### Task requirements
Copy the data exactly from the line that contains "toGeometry(cutClear(whole, earlier)), MATERIALS.bark);" through the line that contains "obj.data.transform(world)", keeping both end lines and leaving out everything else.

### Supplied records

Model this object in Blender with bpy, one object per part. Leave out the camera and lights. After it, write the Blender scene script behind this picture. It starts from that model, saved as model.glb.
...
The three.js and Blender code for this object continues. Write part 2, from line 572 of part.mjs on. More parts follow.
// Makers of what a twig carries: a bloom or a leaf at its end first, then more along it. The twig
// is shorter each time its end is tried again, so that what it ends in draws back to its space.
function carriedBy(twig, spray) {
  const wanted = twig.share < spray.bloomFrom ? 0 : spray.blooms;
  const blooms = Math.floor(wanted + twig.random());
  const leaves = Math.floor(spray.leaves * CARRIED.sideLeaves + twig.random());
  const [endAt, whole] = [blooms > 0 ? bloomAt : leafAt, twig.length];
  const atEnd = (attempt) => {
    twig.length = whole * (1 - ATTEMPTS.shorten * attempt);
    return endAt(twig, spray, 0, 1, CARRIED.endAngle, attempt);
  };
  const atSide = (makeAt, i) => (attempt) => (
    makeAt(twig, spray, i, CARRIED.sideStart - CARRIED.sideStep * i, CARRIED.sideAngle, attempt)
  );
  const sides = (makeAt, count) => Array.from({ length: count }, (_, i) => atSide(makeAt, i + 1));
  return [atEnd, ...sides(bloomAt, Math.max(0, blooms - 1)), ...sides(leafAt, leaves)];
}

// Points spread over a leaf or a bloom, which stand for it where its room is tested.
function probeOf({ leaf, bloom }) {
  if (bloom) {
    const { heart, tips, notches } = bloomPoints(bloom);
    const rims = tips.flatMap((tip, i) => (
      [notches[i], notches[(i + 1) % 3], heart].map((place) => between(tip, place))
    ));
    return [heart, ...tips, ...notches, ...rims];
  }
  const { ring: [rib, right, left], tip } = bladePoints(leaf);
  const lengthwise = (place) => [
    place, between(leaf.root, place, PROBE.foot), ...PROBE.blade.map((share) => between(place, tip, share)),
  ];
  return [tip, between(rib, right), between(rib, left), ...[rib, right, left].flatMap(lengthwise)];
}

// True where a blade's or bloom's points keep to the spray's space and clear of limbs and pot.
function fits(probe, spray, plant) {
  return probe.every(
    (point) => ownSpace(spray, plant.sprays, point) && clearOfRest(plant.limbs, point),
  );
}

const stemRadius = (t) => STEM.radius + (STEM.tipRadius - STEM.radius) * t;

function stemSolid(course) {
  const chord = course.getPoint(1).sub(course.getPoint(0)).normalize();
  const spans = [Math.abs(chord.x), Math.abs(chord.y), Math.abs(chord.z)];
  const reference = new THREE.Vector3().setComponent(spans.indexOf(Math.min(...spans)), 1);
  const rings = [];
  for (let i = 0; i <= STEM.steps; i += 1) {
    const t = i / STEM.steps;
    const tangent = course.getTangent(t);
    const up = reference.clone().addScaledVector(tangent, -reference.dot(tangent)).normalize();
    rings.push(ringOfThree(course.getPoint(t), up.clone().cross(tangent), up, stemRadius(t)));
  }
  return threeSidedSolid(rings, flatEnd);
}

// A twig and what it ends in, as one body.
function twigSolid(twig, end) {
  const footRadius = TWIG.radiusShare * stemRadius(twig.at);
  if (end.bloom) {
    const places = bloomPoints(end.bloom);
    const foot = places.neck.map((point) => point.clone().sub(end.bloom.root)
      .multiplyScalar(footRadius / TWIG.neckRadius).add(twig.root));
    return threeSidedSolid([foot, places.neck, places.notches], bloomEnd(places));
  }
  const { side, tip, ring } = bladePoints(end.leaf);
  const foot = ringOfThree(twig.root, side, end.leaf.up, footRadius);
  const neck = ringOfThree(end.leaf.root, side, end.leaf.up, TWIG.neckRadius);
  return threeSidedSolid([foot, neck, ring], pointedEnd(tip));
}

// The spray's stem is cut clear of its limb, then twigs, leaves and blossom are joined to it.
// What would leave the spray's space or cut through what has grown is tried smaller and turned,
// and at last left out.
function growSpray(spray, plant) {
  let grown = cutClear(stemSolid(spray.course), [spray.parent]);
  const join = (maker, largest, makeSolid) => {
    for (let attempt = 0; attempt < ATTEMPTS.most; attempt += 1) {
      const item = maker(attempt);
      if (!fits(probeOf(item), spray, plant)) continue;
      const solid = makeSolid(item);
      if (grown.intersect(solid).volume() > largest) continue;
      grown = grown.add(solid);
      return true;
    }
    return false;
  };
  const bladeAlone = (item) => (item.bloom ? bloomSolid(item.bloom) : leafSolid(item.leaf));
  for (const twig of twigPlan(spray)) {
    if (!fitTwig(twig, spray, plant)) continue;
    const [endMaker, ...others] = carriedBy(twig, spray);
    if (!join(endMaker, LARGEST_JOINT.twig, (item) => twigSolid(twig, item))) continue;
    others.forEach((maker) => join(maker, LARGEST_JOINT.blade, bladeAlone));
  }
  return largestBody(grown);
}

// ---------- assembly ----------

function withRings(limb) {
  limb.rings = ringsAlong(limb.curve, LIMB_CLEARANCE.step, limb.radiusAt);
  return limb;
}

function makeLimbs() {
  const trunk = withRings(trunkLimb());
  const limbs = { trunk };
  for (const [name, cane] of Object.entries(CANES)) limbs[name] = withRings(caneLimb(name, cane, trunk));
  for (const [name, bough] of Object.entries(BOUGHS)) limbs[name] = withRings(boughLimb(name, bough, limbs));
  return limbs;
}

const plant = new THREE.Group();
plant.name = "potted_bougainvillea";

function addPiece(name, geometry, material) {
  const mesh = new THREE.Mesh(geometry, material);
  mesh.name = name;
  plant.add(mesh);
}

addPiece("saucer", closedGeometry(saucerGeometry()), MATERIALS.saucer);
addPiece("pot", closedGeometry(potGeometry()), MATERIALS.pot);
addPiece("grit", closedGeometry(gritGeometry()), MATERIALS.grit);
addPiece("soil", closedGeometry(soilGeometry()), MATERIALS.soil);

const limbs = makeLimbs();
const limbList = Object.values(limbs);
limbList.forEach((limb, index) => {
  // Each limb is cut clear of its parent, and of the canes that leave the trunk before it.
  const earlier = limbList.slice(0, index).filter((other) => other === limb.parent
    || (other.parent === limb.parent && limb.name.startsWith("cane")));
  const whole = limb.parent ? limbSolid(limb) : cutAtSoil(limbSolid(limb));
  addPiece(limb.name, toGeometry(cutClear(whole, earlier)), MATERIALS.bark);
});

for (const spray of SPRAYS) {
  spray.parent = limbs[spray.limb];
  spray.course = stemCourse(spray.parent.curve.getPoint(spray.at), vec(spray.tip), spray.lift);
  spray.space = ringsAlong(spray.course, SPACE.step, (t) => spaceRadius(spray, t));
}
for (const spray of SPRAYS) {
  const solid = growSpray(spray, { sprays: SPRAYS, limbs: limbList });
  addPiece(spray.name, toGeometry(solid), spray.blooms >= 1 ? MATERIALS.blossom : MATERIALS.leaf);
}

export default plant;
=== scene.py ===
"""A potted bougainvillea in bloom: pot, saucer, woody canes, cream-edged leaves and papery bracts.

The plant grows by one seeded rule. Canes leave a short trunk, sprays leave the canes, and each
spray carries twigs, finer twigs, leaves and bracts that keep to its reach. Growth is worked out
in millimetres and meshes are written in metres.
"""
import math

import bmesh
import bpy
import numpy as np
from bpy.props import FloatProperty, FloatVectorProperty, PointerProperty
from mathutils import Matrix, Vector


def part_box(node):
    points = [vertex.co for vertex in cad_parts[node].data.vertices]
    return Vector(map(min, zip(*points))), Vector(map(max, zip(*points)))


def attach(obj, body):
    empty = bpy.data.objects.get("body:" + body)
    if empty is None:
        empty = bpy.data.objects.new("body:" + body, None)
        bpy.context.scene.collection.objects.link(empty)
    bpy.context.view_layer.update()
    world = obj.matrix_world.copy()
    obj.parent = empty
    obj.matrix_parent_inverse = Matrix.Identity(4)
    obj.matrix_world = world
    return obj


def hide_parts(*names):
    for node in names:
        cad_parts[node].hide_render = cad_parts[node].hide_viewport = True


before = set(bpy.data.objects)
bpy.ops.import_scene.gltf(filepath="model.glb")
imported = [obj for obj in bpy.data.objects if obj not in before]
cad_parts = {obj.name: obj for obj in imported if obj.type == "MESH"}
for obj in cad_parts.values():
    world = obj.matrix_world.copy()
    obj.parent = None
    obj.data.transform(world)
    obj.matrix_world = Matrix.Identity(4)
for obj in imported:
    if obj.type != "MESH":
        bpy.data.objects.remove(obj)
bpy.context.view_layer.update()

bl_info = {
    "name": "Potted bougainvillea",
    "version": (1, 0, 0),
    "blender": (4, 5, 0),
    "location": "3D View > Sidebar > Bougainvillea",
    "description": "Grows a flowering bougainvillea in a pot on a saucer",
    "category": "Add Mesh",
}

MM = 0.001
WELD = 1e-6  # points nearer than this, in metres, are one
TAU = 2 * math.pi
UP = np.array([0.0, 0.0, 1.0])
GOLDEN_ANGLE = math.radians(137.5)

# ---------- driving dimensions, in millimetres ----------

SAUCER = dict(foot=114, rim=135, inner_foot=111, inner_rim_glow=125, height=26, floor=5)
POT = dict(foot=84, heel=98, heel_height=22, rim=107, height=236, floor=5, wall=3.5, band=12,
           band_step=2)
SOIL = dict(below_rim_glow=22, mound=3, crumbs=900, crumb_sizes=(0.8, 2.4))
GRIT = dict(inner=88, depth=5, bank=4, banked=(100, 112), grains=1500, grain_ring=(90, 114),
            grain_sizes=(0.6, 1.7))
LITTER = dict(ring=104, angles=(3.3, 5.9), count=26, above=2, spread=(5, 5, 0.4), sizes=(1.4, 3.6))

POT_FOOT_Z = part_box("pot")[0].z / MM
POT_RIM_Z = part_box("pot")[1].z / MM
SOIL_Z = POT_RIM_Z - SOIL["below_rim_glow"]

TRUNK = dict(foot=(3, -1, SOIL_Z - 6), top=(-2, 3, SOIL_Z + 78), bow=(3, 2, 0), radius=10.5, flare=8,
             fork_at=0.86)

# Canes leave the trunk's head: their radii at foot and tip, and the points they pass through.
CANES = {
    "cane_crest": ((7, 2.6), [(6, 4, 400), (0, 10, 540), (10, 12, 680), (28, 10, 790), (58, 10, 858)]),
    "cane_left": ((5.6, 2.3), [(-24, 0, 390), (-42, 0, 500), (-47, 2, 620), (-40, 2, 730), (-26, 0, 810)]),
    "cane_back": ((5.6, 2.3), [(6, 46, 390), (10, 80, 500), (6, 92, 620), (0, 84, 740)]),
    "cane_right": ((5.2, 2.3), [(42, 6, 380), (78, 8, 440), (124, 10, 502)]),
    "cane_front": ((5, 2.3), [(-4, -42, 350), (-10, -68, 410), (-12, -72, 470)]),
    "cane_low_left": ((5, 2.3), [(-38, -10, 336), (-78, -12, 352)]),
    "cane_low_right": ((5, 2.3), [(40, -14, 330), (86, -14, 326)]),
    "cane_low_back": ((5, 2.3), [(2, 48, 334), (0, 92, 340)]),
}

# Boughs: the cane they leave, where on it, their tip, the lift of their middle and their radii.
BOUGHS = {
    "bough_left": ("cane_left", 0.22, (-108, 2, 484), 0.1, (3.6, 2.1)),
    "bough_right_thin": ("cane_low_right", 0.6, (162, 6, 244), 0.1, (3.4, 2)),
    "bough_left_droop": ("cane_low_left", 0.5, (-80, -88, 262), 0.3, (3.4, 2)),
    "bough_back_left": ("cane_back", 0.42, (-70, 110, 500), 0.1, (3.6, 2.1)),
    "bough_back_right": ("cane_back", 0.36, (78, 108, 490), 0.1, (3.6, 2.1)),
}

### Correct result
  addPiece(limb.name, toGeometry(cutClear(whole, earlier)), MATERIALS.bark);
});

for (const spray of SPRAYS) {
  spray.parent = limbs[spray.limb];
  spray.course = stemCourse(spray.parent.curve.getPoint(spray.at), vec(spray.tip), spray.lift);
  spray.space = ringsAlong(spray.course, SPACE.step, (t) => spaceRadius(spray, t));
}
for (const spray of SPRAYS) {
  const solid = growSpray(spray, { sprays: SPRAYS, limbs: limbList });
  addPiece(spray.name, toGeometry(solid), spray.blooms >= 1 ? MATERIALS.blossom : MATERIALS.leaf);
}

export default plant;
=== scene.py ===
"""A potted bougainvillea in bloom: pot, saucer, woody canes, cream-edged leaves and papery bracts.

The plant grows by one seeded rule. Canes leave a short trunk, sprays leave the canes, and each
spray carries twigs, finer twigs, leaves and bracts that keep to its reach. Growth is worked out
in millimetres and meshes are written in metres.
"""
import math

import bmesh
import bpy
import numpy as np
from bpy.props import FloatProperty, FloatVectorProperty, PointerProperty
from mathutils import Matrix, Vector


def part_box(node):
    points = [vertex.co for vertex in cad_parts[node].data.vertices]
    return Vector(map(min, zip(*points))), Vector(map(max, zip(*points)))


def attach(obj, body):
    empty = bpy.data.objects.get("body:" + body)
    if empty is None:
        empty = bpy.data.objects.new("body:" + body, None)
        bpy.context.scene.collection.objects.link(empty)
    bpy.context.view_layer.update()
    world = obj.matrix_world.copy()
    obj.parent = empty
    obj.matrix_parent_inverse = Matrix.Identity(4)
    obj.matrix_world = world
    return obj


def hide_parts(*names):
    for node in names:
        cad_parts[node].hide_render = cad_parts[node].hide_viewport = True


before = set(bpy.data.objects)
bpy.ops.import_scene.gltf(filepath="model.glb")
imported = [obj for obj in bpy.data.objects if obj not in before]
cad_parts = {obj.name: obj for obj in imported if obj.type == "MESH"}
for obj in cad_parts.values():
    world = obj.matrix_world.copy()
    obj.parent = None
    obj.data.transform(world)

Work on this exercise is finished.